Я решил, что нам надо обсудить будущее картинной галереи, её планы на ее Совете, возглавляемом Львом Марковичем Розенфельдом. С ним я тоже предварительно поговорил и не единожды. Так что, его поддержка на Совете была обеспечена.

Обсуждение было бурным и продолжительным. За один раз позиция не была выработана. Да и не все члены Совета были вначале согласны с тем, что я предложил. Кроме того, Совет явно желал стать решающим органом, диктующим, в каком направлении нам надо развиваться. Это была бы беда, потому что у каждого члена совета были свои вкусы и пристрастия, свои взгляды и свои предложения. Все же, поспав и собравшись на другой день, они признали правильность моей позиции и дружно за нее проголосовали.

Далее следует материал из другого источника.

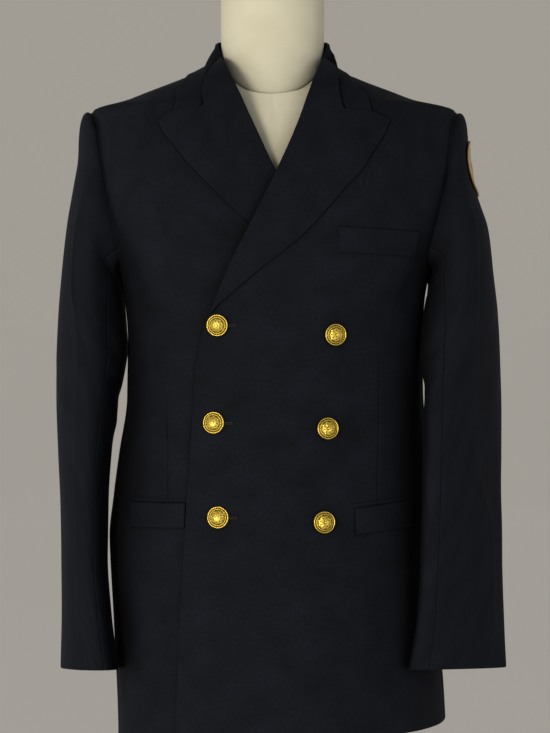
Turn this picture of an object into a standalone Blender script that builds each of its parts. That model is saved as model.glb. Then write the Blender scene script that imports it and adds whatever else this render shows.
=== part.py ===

Это решение предоставило определённую самостоятельность Михаила Яновича, хотя административно он подчинялся непосредственно Директору Дома ученых. Фактически картинная галерея находилась в орбите Объединенного комитета профсоюза, а на практике Михаил Янович все свои шаги предварительно согласовывал со мной, начиная еще со стадии предложений.

После выставки Грицюка первым таким крупным шагом стало решение о выставке картин яркого художника-авангардиста Роберта Фалька, классика русской живописи.

Выставочный зал был закрыт в 1968 году после ареста директора Картинной галереи М. Я. Макаренко.